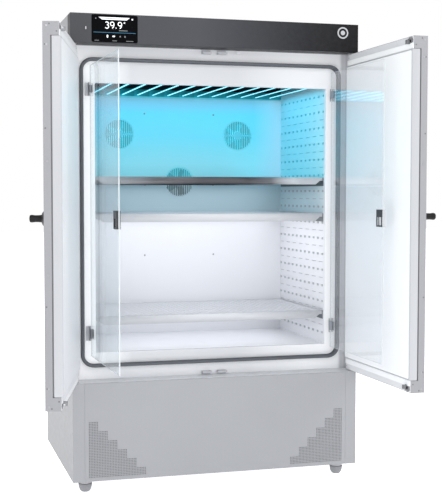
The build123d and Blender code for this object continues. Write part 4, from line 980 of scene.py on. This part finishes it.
def arc(x, z, across, up, first, last, steps=14):
    points = []
    for step in range(steps + 1):
        angle = math.radians(first + (last - first) * step / steps)
        points.append((x + across * math.cos(angle), z + up * math.sin(angle)))
    return points


def ribbon(points, width):
    """A raised line of even width through the points."""
    rings = []
    for index, (x, z) in enumerate(points):
        before, after = points[max(index - 1, 0)], points[min(index + 1, len(points) - 1)]
        run, rise = after[0] - before[0], after[1] - before[1]
        half = width / 2 / math.hypot(run, rise)
        left, right = (x - rise * half, z + run * half), (x + rise * half, z - run * half)
        front, back = READING_Y - MARK_HEIGHT, READING_Y + 0.05
        corners = ((front, left), (front, right), (back, right), (back, left))
        rings.append([(u, y, v) for y, (u, v) in corners])
    display.loft(rings)


flat([(-514, 1918), (-384, 1918), (-398, 1908), (-500, 1908)])
bar(-449, 1912.8, 84, 2.6, 1.2, DIM_MARK, 0.3)
bar(-526, 1912, 5, 5, 2, DIM_MARK)
bar(-374, 1912, 6, 6, 2)
bar(-448, 1856, 176, 1.6, 0.7, BLUE_MARK)
bar(-412, 1865, 36, 3, 1.2, DIM_MARK)
ICON_Z, CAPTION_Z = 1841, 1823
for x, width, height in ((-478, 6, 11), (-452, 11, 6)):
    bar(x, ICON_Z, width, height, 2.2)
for x, width, height in ((-425, 6, 6), (-405, 5, 8)):
    bar(x, ICON_Z, width, height, 2.2, DIM_MARK)
for x, width in ((-522, 18), (-448, 20), (-385, 30)):
    bar(x, CAPTION_Z, width, 2.4, 1.0, DIM_MARK)
DIGIT_LOW, DIGIT_HALF, DIGIT_STROKE = 1873.0, 7.6, 3.5
ribbon(arc(-480.0, DIGIT_LOW + 20, DIGIT_HALF - 1.4, 6.0, 150, -90), DIGIT_STROKE)
ribbon(arc(-480.0, DIGIT_LOW + 7, DIGIT_HALF, 7.0, 90, -150), DIGIT_STROKE)
for x in (-458.0, -426.0):
    ribbon(arc(x, DIGIT_LOW + 18.5, DIGIT_HALF, 7.5, 0, 360, 20), DIGIT_STROKE)
    ribbon(arc(x - 3, DIGIT_LOW + 16, DIGIT_HALF + 3, 15.5, 12, -78), DIGIT_STROKE)
bar(-442, DIGIT_LOW + 2, 4, 4, 1.6)
ribbon(arc(-407.0, DIGIT_LOW + 24, 2.6, 2.6, 0, 360, 12), 1.4)
ui_white = glowing("display_white_marks", (0.80, 0.82, 0.84), 0.7)
ui_blue = glowing("display_blue_line", (0.03, 0.16, 0.28), 0.5)
ui_grey = glowing("display_grey_marks", (0.16, 0.17, 0.18), 0.3)
display.finish("display_marks", "cabinet", [ui_white, ui_blue, ui_grey])


# ---------------- service port and baffle screws
low, high = extent("header_port")
middle = (low + high) / 2
port = Form()
for inset, front, mark in ((0.0, low.y + 0.3, 0), (2.6, low.y, 1)):
    half_x, half_z = (high.x - low.x) / 2 - inset, (high.z - low.z) / 2 - inset
    across, up = (middle.x - half_x, middle.x + half_x), (middle.z - half_z, middle.z + half_z)
    outline = rounded_rectangle(*across, *up, half_x - 0.01, 6)
    port.loft([[(x, high.y, z) for x, z in outline], [(x, front, z) for x, z in outline]], mark=mark)
port.finish("service_port_cover", "cabinet", [dark_plastic, port_light], ["header_port"])

BAFFLE_FACE = extent("rear_baffle")[0].y
BAFFLE_SCREWS = ((172, 1580), (170, 1239), (172, 900), (172, 590))
heads = Form()
for x, z in [(side * across, z) for across, z in BAFFLE_SCREWS for side in (-1, 1)]:
    heads.lathe(
        ((TIP, 0.3), (4.2, 0.3), (4.2, -0.8), (3.2, -2.0), (1.4, -2.3), (1.2, -1.5), (TIP, -1.5)),
        18,
        lambda a, b, h, x=x, z=z: (x + a, BAFFLE_FACE + h, z + b),
    )
smooth(heads.finish("baffle_screw_heads", "cabinet", [screw_steel]), 30)

# ---------------- rear sheets
low, high = extent("rear_panel")
inlet_low, inlet_high = extent("mains_inlet")
REAR_SKIN, REAR_JOINT, REAR_SEAM, REAR_MARGIN = 0.8, 640.0, 3.0, 14.0
VENT_COLUMNS, VENT_WIDTH, VENT_HEIGHT = (-300.0, -150.0), 140.0, 7.0
VENT_PITCH, VENT_ROWS, VENT_LOW, INLET_GAP = 18.0, 14, 60.0, 0.4
skin_y = (low.y + high.y) / 2 - 0.25
vents = []
for left in VENT_COLUMNS:
    for row in range(VENT_ROWS):
        half = VENT_HEIGHT / 2
        z = VENT_LOW + row * VENT_PITCH + half
        vents.append(oblong(left + VENT_WIDTH / 2, z, VENT_WIDTH / 2 - half, half))
across = inlet_low.x - INLET_GAP, inlet_high.x + INLET_GAP
up = inlet_low.z - INLET_GAP, inlet_high.z + INLET_GAP
vents.append(rounded_rectangle(*across, *up, 3, 3))
rear = Form()
for bottom, top, holes in ((low.z, REAR_JOINT, vents), (REAR_JOINT + REAR_SEAM, high.z, [])):
    outline = [(low.x, bottom), (high.x, bottom), (high.x, top), (low.x, top)]
    rear.sheet(outline, holes, lambda u, v: (u, skin_y, v))
thicken(rear.finish("rear_sheets", "cabinet", [zinc], ["rear_panel"]), REAR_SKIN)
lining = Form()
lining.block(low.x + 4, high.x - 4, low.y + 0.02, low.y + 0.08, REAR_JOINT - 20, REAR_JOINT + REAR_SEAM + 20)
lining.finish("rear_joint_strip", "cabinet", [filter_grey])
fixings = Form()
EDGE_ROWS, CROSS_ROWS = (40, 330, 600, 680, 985, 1290, 1595, 1900), (16, 622, 662, 1914)
places = [(x, z) for x in (low.x + REAR_MARGIN, high.x - REAR_MARGIN) for z in EDGE_ROWS]
places += [(x, z) for x in (-300, 0, 300) for z in CROSS_ROWS]
for x, z in places:
    fixings.lathe(
        ((TIP, -0.3), (5.0, -0.3), (5.0, 0.1), (3.6, 0.45), (TIP, 0.5)),
        18,
        lambda a, b, h, x=x, z=z: (x + a, skin_y + REAR_SKIN / 2 + h, z + b),
    )
smooth(fixings.finish("rear_sheet_screws", "cabinet", [screw_dark]), 30)

# ---------------- light
def area_lamp(name, place, aim, size, power, colour=(1, 1, 1), height=None):
    data = bpy.data.lights.new(name, "AREA")
    data.energy = power
    data.color = colour
    data.size = size
    if height:
        data.shape = "RECTANGLE"
        data.size_y = height
    lamp = bpy.data.objects.new(name, data)
    lamp.location = place
    direction = Vector(aim) - Vector(place)
    lamp.rotation_euler = direction.to_track_quat("-Z", "Y").to_euler()
    bpy.context.scene.collection.objects.link(lamp)
    return lamp


def down_lamp(name, z, width, depth, power, colour):
    """A lamp inside the chamber, unseen by the camera."""
    lamp = area_lamp(name, (0, -0.01, z), (0, -0.01, 0), width, power, colour, depth)
    lamp.visible_camera = False
    return lamp


down_lamp("lamp_cyan", 1.6605, 0.98, 0.52, 2.5, (0.05, 0.66, 1.0))
down_lamp("lamp_gap", 1.234, 0.90, 0.50, 1.5, (0.70, 0.88, 1.0))
down_lamp("lamp_shelf", 1.088, 0.94, 0.52, 0.78, (0.95, 0.97, 1.0))
down_lamp("lamp_low", 0.636, 0.94, 0.52, 1.1, (0.95, 0.97, 1.0))
area_lamp("softbox_key", (-1.6, -5.2, 3.2), (0, -0.3, 1.1), 2.6, 50.0)
area_lamp("softbox_fill", (3.4, -4.0, 3.4), (0, -0.3, 1.0), 2.6, 48.0)

world = bpy.data.worlds.new("studio")
world.use_nodes = True
bpy.context.scene.world = world
background = world.node_tree.nodes["Background"]
background.inputs["Color"].default_value = (1.0, 1.0, 1.0, 1.0)
background.inputs["Strength"].default_value = 1.0

floor_shade = Shade("studio_floor")
floor_shade.set(
    Base_Color=floor_shade.tint(floor_shade.noise(3.0, 2.0), (0.90, 0.90, 0.91), (0.93, 0.93, 0.94)),
    Roughness=0.7,
    Emission_Color=(1.0, 1.0, 1.0),
    Emission_Strength=0.8,
)
floor_mesh = bpy.data.meshes.new("floor")
FLOOR_Z, FLOOR_HALF = cad_box[0].z, 30
corners = [(x * FLOOR_HALF, y * FLOOR_HALF, FLOOR_Z) for x, y in ((-1, -1), (1, -1), (1, 1), (-1, 1))]
floor_mesh.from_pydata(corners, [], [(0, 1, 2, 3)])
floor_mesh.materials.append(floor_shade.material)
floor = bpy.data.objects.new("floor", floor_mesh)
bpy.context.scene.collection.objects.link(floor)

________

**Goal of the exercise:**
Starting at the first line of the material above, reproduce each line exactly up to and including the line with "display.loft(rings)".

**Task solution:**
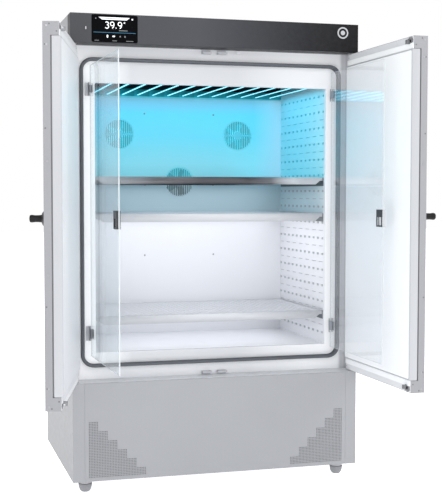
The build123d and Blender code for this object continues. Write part 4, from line 980 of scene.py on. This part finishes it.
def arc(x, z, across, up, first, last, steps=14):
    points = []
    for step in range(steps + 1):
        angle = math.radians(first + (last - first) * step / steps)
        points.append((x + across * math.cos(angle), z + up * math.sin(angle)))
    return points


def ribbon(points, width):
    """A raised line of even width through the points."""
    rings = []
    for index, (x, z) in enumerate(points):
        before, after = points[max(index - 1, 0)], points[min(index + 1, len(points) - 1)]
        run, rise = after[0] - before[0], after[1] - before[1]
        half = width / 2 / math.hypot(run, rise)
        left, right = (x - rise * half, z + run * half), (x + rise * half, z - run * half)
        front, back = READING_Y - MARK_HEIGHT, READING_Y + 0.05
        corners = ((front, left), (front, right), (back, right), (back, left))
        rings.append([(u, y, v) for y, (u, v) in corners])
    display.loft(rings)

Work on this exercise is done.